Request - Restate the opening lines of the material below word for word, stopping after the line that contains "Roughness=0.12 + lip * 0.5)".

□ □ □ □ □

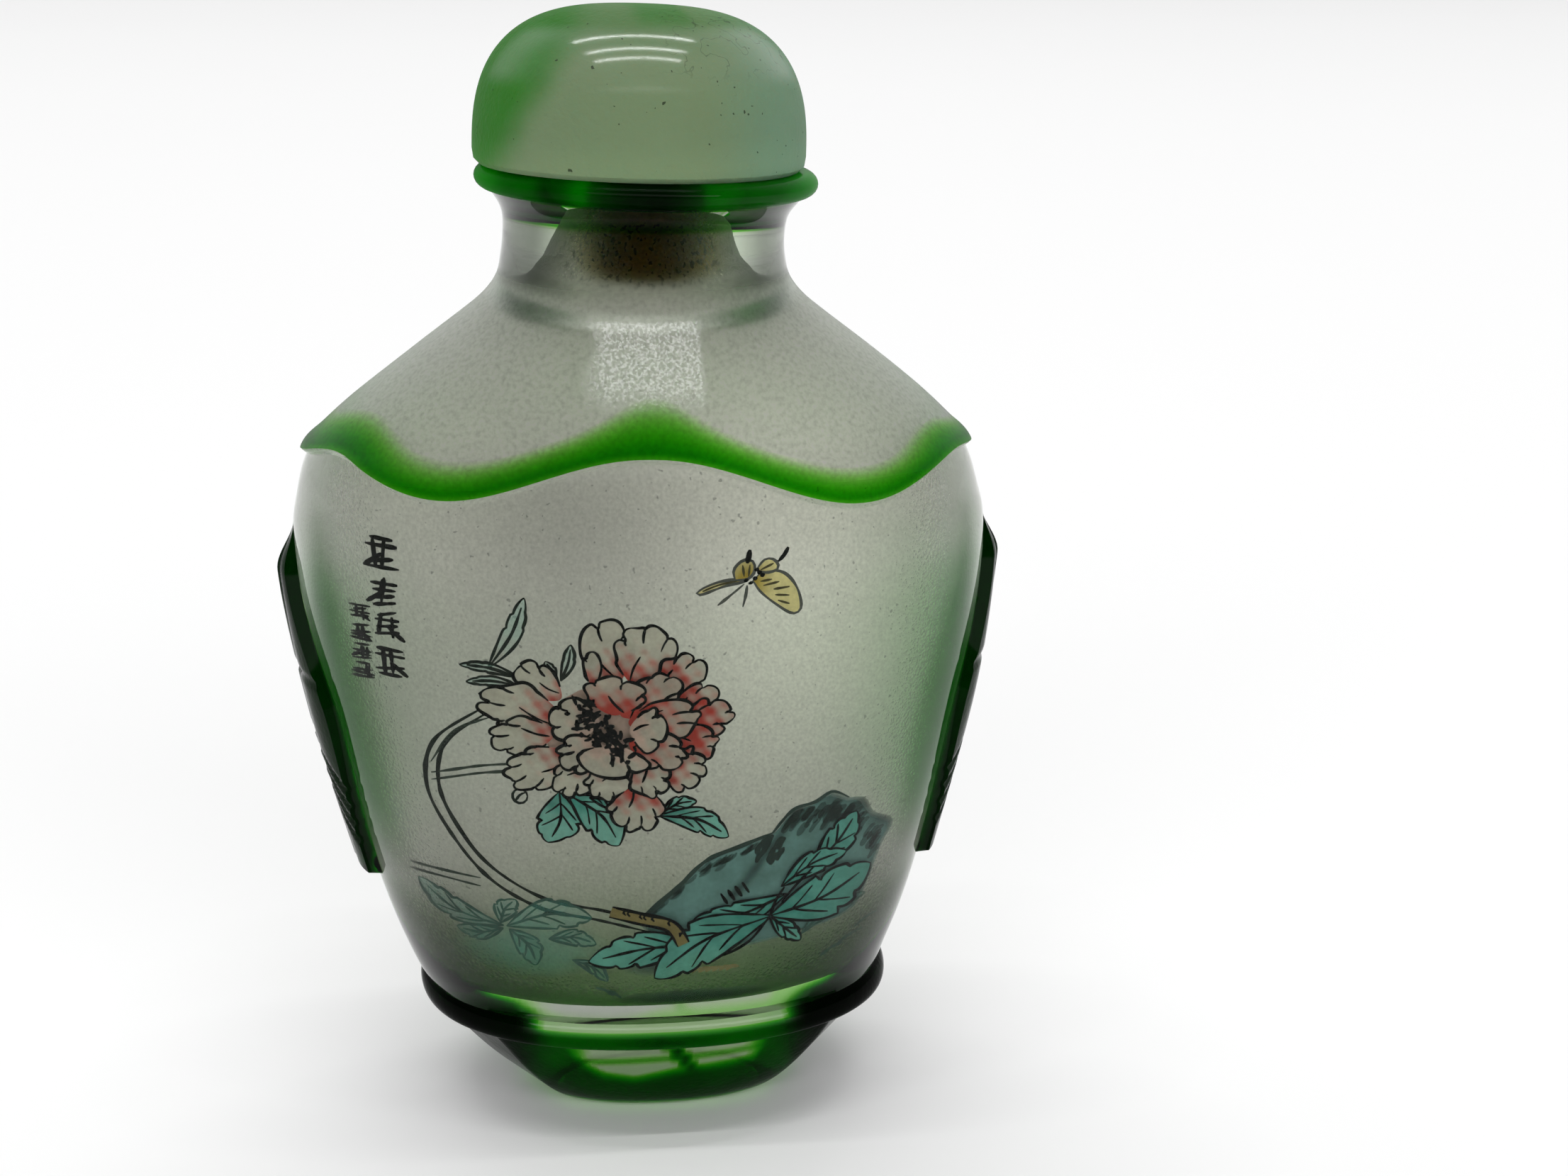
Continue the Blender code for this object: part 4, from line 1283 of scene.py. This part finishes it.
def overlay_glass(settings):
    """The thick green overlay of the lip, the leaves and the foot: dense glass, polished."""
    finish = Finish("overlay_glass", Transmission_Weight=0.55, IOR=1.05, Coat_Roughness=0.06,
                    Specular_Tint=(0.0, 0.0, 0.0))
    lip = finish.axes(finish.place())[2].step(*LIP_SATIN)
    finish.bump(finish.noise(420.0, 3.0) + finish.noise(2600.0) * 0.4, 0.00005)
    return finish.surface(Base_Color=tinted_by_overlay(finish, settings, 0.35),
                          Coat_Weight=finish.attribute("shine"), Roughness=0.12 + lip * 0.5)


def frosted_glass(name, glint):
    """Sand-frosted inner wall, with soot from the cork in the neck, where it has no glint."""
    finish = Finish(name, Transmission_Weight=1.0, IOR=1.5, Roughness=0.7,
                    Specular_Tint=(glint, glint, glint))
    grain = finish.noise(4200.0)
    shade = 0.45 + grain * 0.85 + finish.noise(130.0, 3.0) * 0.22
    fleck = finish.noise(4200.0, 1.0, (1.0, 1.0, 0.4)).step(0.60, 0.63) * finish.attribute("soot")
    speck = finish.noise(2400.0, 1.0).step(0.72, 0.75) * 0.6
    shade = shade * (1.0 - fleck * 0.93) * (1.0 - speck)
    finish.bump(grain, 0.00005)
    # The frosting's colour carries the painted glow, light and shade
    return finish.surface(Base_Color=finish.shaded(finish.painted("frost_and_painted_light")[0], shade))


def celadon_glass(settings):
    """Cloudy pale green glass of the cap, deep green on the left and cooler on the right."""
    finish = Finish("celadon_glass", Roughness=0.7, IOR=1.5, Specular_IOR_Level=0.1,
                    Subsurface_Weight=0.3, Subsurface_Scale=0.004, Coat_Roughness=0.13)
    x, y, z = finish.axes(finish.place())
    cloud = finish.noise(110.0, 4.0)
    wave = (cloud - 0.5) * 0.0022
    edge = x - (z - 0.0708) * 0.55 + 0.0094 + wave
    deep = 1.0 - edge.step(-0.0014, 0.0016)
    crown = z.step(*CAP_CROWN)
    streak = (x + wave).band(*CAP_STREAK) * (z + y * 0.3).step(0.0762, 0.0785)
    color = finish.mix((x + wave).step(0.003, 0.009), settings.celadon, settings.celadon_cool)
    for share in (streak * 0.35 + crown * 0.5, deep):
        color = finish.mix(share, color, settings.celadon_deep)
    # Painted light and shade: the cap is lighter low down and darker at its crown; the cloud makes
    # its tone uneven
    lighter = 0.62 + (1.0 - z.step(0.0695, 0.0725)) * 0.12 - crown * 0.1 + cloud * 0.22
    crack = finish.noise(420.0, 3.0).band(0.488, 0.5, 0.5, 0.512) * z.step(0.0755, 0.0775)
    crack = crack * x.step(0.0, 0.003)
    speck = finish.noise(2300.0, 1.0).step(0.76, 0.775)
    polished = z.band(*CAP_POLISH) * (1.0 - y.step(-0.006, -0.002))
    shade = lighter * (1.0 - crack * 0.5) * (1.0 - speck * 0.75)
    finish.bump(finish.noise(2300.0) + finish.noise(600.0), 0.00009)
    return finish.surface(Base_Color=finish.shaded(color, shade), Coat_Weight=polished)


def cork_grain(settings):
    """Dull brown cork, speckled darker."""
    finish = Finish("cork", Roughness=0.9)
    grain = finish.noise(900.0, 5.0)
    color = finish.mix(grain, scaled(settings.cork_brown, 0.35), settings.cork_brown)
    finish.bump(grain, 0.0002)
    return finish.surface(Base_Color=color)


def inside_paint():
    """Water colour and ink on the frosting, a little broken by its grain."""
    finish = Finish("inside_paint", Roughness=0.7, Specular_IOR_Level=0.1)
    color, strength = finish.painted("paint")
    bloom = finish.noise(600.0, 4.0)
    shade = 0.60 + finish.noise(3600.0) * 0.35 + bloom * 0.45
    return finish.surface(Base_Color=finish.shaded(color, shade),
                          Alpha=strength * (0.80 + 0.36 * bloom))


def floor_paper(settings):
    """Plain matte floor of a very even tone."""
    finish = Finish("floor_paper", Roughness=0.8, Specular_IOR_Level=0.2)
    shade = 0.99 + finish.noise(1.5) * 0.02
    return finish.surface(Base_Color=finish.rgb(*scaled(settings.floor_tint, shade)))


# ---- Operators

class SNUFF_OT_bottle(bpy.types.Operator):
    """Make the hollow glass bottle with its overlay carving"""
    bl_idname = "snuff.bottle"
    bl_label = "Bottle"

    def execute(self, context):
        settings = context.scene.snuff_glass
        skin = Skin(settings.leaf_columns, settings.rest_columns)
        for add_part in (add_foot, add_body, add_shoulder, add_lip, add_hollow):
            add_part(skin)
        points = np.array(skin.rows)
        obj, row, column = draped_grid("glass_bottle", points)
        values = {name: np.array(rows)[row, column] for name, rows in skin.values.items()}
        glass = values.pop("glass")
        frost_and_painted_light, values["soot"] = frost_shade(points[row, column], settings)
        color_attribute(obj.data, "frost_and_painted_light", frost_and_painted_light)
        for name, value in values.items():
            float_attribute(obj.data, name, value)
        corner = np.empty(len(obj.data.loops), dtype=int)
        obj.data.loops.foreach_get("vertex_index", corner)
        corners = glass[corner].reshape(-1, 4)
        same = (corners == corners[:, :1]).all(axis=1)
        obj.data.polygons.foreach_set("material_index", np.where(same, corners[:, 0], CLEAR))
        close_up(obj)
        glasses = [clear_glass(settings), overlay_glass(settings),
                   frosted_glass("frosted_glass", 1.0), frosted_glass("sooty_glass", 0.0)]
        finish_piece(obj, glasses, "bottle")
        return {"FINISHED"}


class SNUFF_OT_painting(bpy.types.Operator):
    """Paint the peony, butterfly, rock, leaves and writing on the front inner wall"""
    bl_idname = "snuff.painting"
    bl_label = "Painting"

    def execute(self, context):
        settings = context.scene.snuff_paint
        material = inside_paint()
        for motif in MOTIFS:
            motif(settings).finish(material)
        return {"FINISHED"}


def turned(name, profile, columns, offset=0.0):
    """A piece turned from radii and heights over the lip, standing on the leaning lip."""
    angle = np.linspace(0, 2 * pi, columns + 1)
    lean = radians(LIP_LEAN)
    radius, height = np.array(profile).T[:, :, None]
    x, y, z = np.broadcast_arrays(radius * np.cos(angle), radius * np.sin(angle), height)
    points = np.stack([x * cos(lean) + z * sin(lean) + float(wander(LIP_TOP)) + offset, y,
                       z * cos(lean) - x * sin(lean) + LIP_TOP], axis=-1)
    obj = draped_grid(name, points)[0]
    close_up(obj)
    return obj


class SNUFF_OT_cap(bpy.types.Operator):
    """Make the domed cap of the stopper"""
    bl_idname = "snuff.cap"
    bl_label = "Stopper cap"

    def execute(self, context):
        profile = [(0.0, CAP_SEAT), (CAP_RADIUS - 2.0, CAP_SEAT), (CAP_RADIUS - 0.45, CAP_SEAT),
                   (CAP_RADIUS - 0.1, CAP_SEAT + 0.35)]
        dome = CAP_HEIGHT + GAP - CAP_SEAT - CAP_WAIST
        for fall in np.linspace(pi / 2, 0, 60):
            rise = max(0.0, cos(fall)) ** (2 / CAP_TOP_POWER)
            profile.append((CAP_RADIUS * sin(fall) ** (2 / CAP_SIDE_POWER),
                            CAP_SEAT + CAP_WAIST + dome * rise))
        finish_piece(turned("cap", profile, 160, CAP_OFFSET),
                     [celadon_glass(context.scene.snuff_stopper)], "stopper_cap")
        return {"FINISHED"}


class SNUFF_OT_cork(bpy.types.Operator):
    """Make the cork under the cap"""
    bl_idname = "snuff.cork"
    bl_label = "Stopper cork"

    def execute(self, context):
        r = CORK_RADIUS
        profile = [(0.0, -CORK_LENGTH), (r - 0.3, -CORK_LENGTH)]
        profile += [(r, z) for z in np.linspace(0.4 - CORK_LENGTH, -0.3, 20)]
        profile += [(r - 0.15, 0.0), (0.0, 0.0)]
        finish_piece(turned("cork", profile, 64), [cork_grain(context.scene.snuff_stopper)],
                     "stopper_cork")
        return {"FINISHED"}


class SNUFF_OT_stage(bpy.types.Operator):
    """Lay the floor and set up the lights and the camera"""
    bl_idname = "snuff.stage"
    bl_label = "Stage"

    def execute(self, context):
        settings = context.scene.snuff_stage
        deselect_all()
        bpy.ops.mesh.primitive_plane_add(size=settings.floor_size, location=FLOOR_PLACE)
        bpy.ops.object.transform_apply(location=True)
        floor = bpy.context.object
        floor.name = "floor"
        floor.data.materials.append(floor_paper(settings))
        self.room(context, settings)
        self.lamp("front_panel", PANEL_PLACE, radians(PANEL_TIP), *PANEL_SIZE,
                  settings.front_panel)
        for i, y in enumerate(STRIP_ROWS):
            self.lamp(f"strip_{i + 1}", (STRIP_ACROSS, y, STRIP_HEIGHT), 0.0, *STRIP_SIZE,
                      settings.strip_light)
        self.camera(context, settings)
        context.scene.view_settings.view_transform = "Standard"
        return {"FINISHED"}

    def room(self, context, settings):
        """Dim light all round, brighter behind the bottle."""
        world = bpy.data.worlds.new("room")
        world.use_nodes = True
        shading = Shading(world.node_tree)
        depth = shading.axes(shading.add("ShaderNodeTexCoord")[0])[1]
        strength = settings.room_light + depth.step(-0.2, 0.9) * settings.back_light
        background = world.node_tree.nodes["Background"]
        shading.plug(background.inputs["Color"], (1.0, 1.0, 1.0))
        shading.plug(background.inputs["Strength"], strength)
        context.scene.world = world

    def lamp(self, name, place, tip_up, width, depth, brightness):
        """A panel of light that looks straight down, or is tipped up toward the back."""
        bpy.ops.object.light_add(type="AREA", location=place, rotation=(tip_up, 0, 0))
        lamp = bpy.context.object
        lamp.name = name
        lamp.data.shape = "RECTANGLE"
        lamp.data.size, lamp.data.size_y = width, depth
        lamp.data.energy = brightness * pi * width * depth

    def camera(self, context, settings):
        """The camera looks down on the front from a little left of it."""
        turn, pitch, roll = map(radians, (CAMERA_TURN, CAMERA_PITCH, CAMERA_ROLL))
        forward = Vector((sin(turn) * cos(pitch), cos(turn) * cos(pitch), sin(pitch)))
        level = Vector((cos(turn), -sin(turn), 0.0))
        upright = level.cross(forward)
        right = level * cos(roll) + upright * sin(roll)
        up = upright * cos(roll) - level * sin(roll)
        bpy.ops.object.camera_add()
        camera = bpy.context.object
        camera.name = "camera"
        camera.data.lens = settings.lens
        axes = Matrix((right, up, -forward)).transposed()
        camera.matrix_world = Matrix.Translation(CAMERA_PLACE) @ axes.to_4x4()
        camera.data.clip_start = 0.01
        context.scene.camera = camera


class SNUFF_PT_panel(bpy.types.Panel):
    """Sidebar panel with the bottle's settings and steps"""
    bl_idname = "SNUFF_PT_panel"
    bl_label = "Snuff bottle"
    bl_space_type = "VIEW_3D"
    bl_region_type = "UI"
    bl_category = "Snuff bottle"

    def draw(self, context):
        for name in GROUPS:
            group = getattr(context.scene, name)
            box = self.layout.box()
            for setting in group.__annotations__:
                box.prop(group, setting)
        for operator in OPERATORS:
            self.layout.operator(operator.bl_idname)


GROUPS = {"snuff_glass": GlassSettings, "snuff_stopper": StopperSettings,
          "snuff_paint": PaintSettings, "snuff_stage": StageSettings}
OPERATORS = (SNUFF_OT_bottle, SNUFF_OT_painting, SNUFF_OT_cap, SNUFF_OT_cork, SNUFF_OT_stage)


def register():
    for cls in (*GROUPS.values(), *OPERATORS, SNUFF_PT_panel):
        bpy.utils.register_class(cls)
    for name, group in GROUPS.items():
        setattr(bpy.types.Scene, name, PointerProperty(type=group))


def unregister():
    for name in GROUPS:
        delattr(bpy.types.Scene, name)
    for cls in reversed((*GROUPS.values(), *OPERATORS, SNUFF_PT_panel)):
        bpy.utils.unregister_class(cls)


def main():
    register()
    bpy.ops.snuff.bottle()
    bpy.ops.snuff.painting()
    bpy.ops.snuff.cap()
    bpy.ops.snuff.cork()
    bpy.ops.snuff.stage()


if __name__ == "__main__":
    main()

□ □ □ □ □

Exercise response -
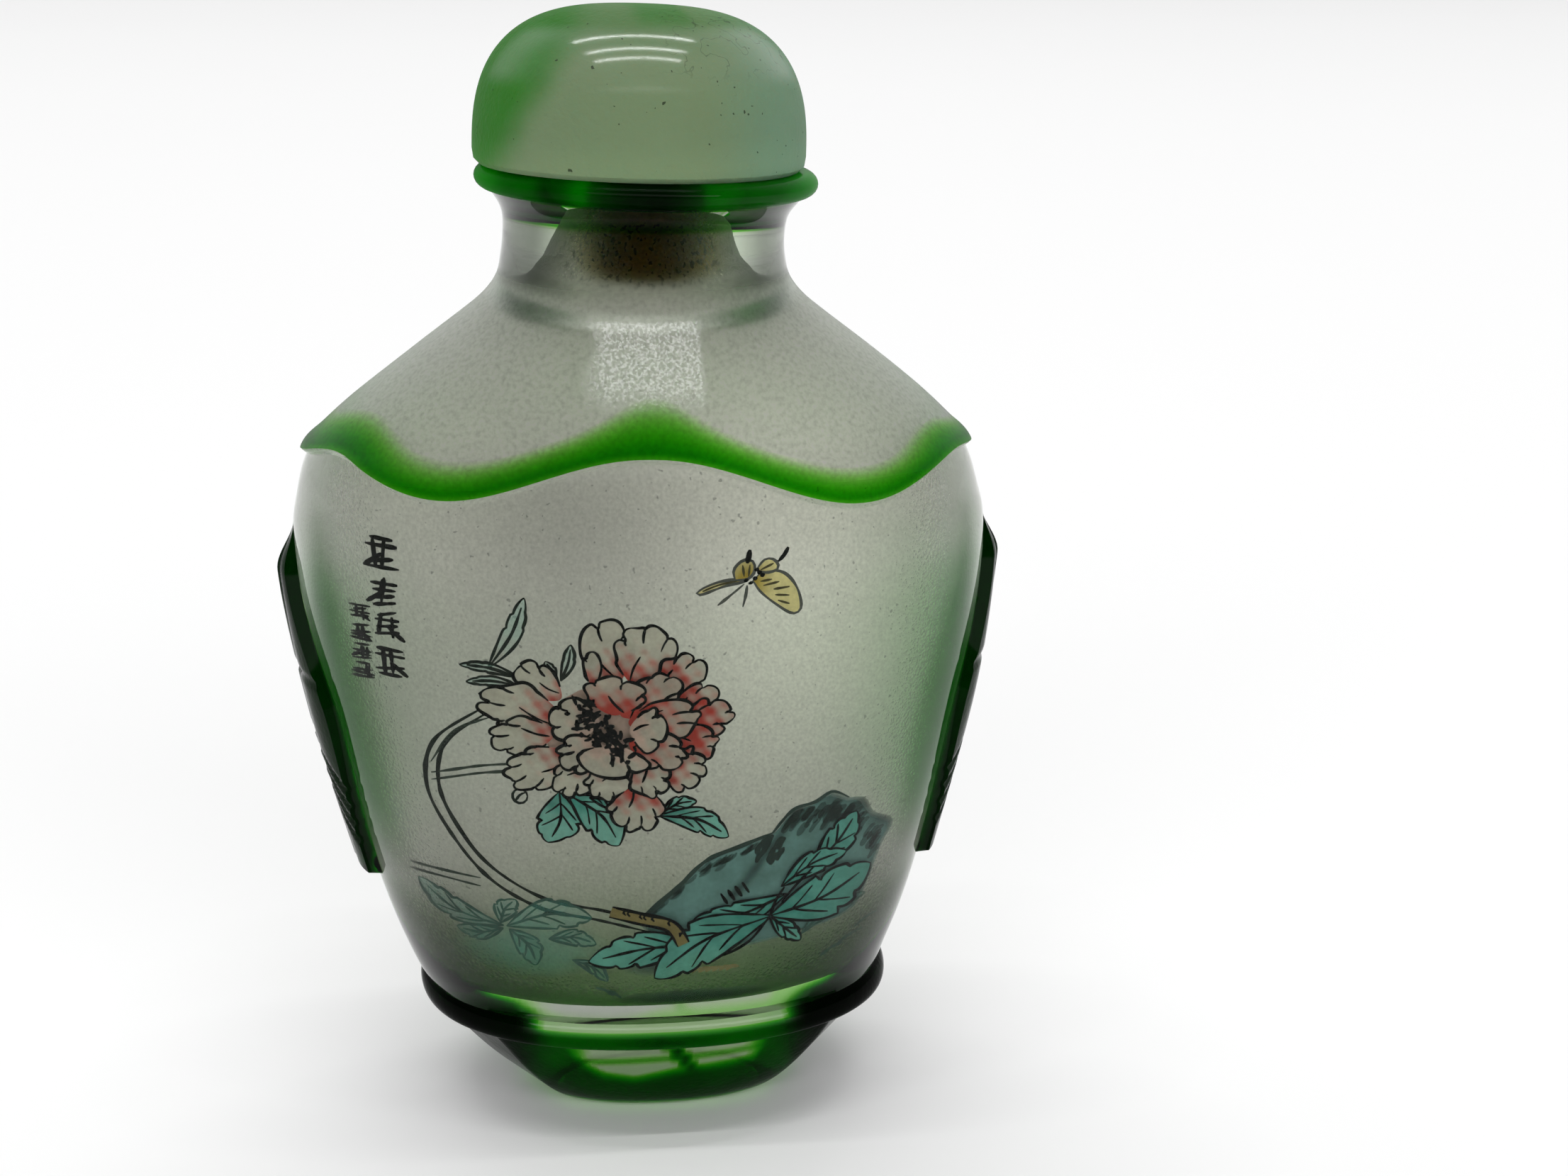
Continue the Blender code for this object: part 4, from line 1283 of scene.py. This part finishes it.
def overlay_glass(settings):
    """The thick green overlay of the lip, the leaves and the foot: dense glass, polished."""
    finish = Finish("overlay_glass", Transmission_Weight=0.55, IOR=1.05, Coat_Roughness=0.06,
                    Specular_Tint=(0.0, 0.0, 0.0))
    lip = finish.axes(finish.place())[2].step(*LIP_SATIN)
    finish.bump(finish.noise(420.0, 3.0) + finish.noise(2600.0) * 0.4, 0.00005)
    return finish.surface(Base_Color=tinted_by_overlay(finish, settings, 0.35),
                          Coat_Weight=finish.attribute("shine"), Roughness=0.12 + lip * 0.5)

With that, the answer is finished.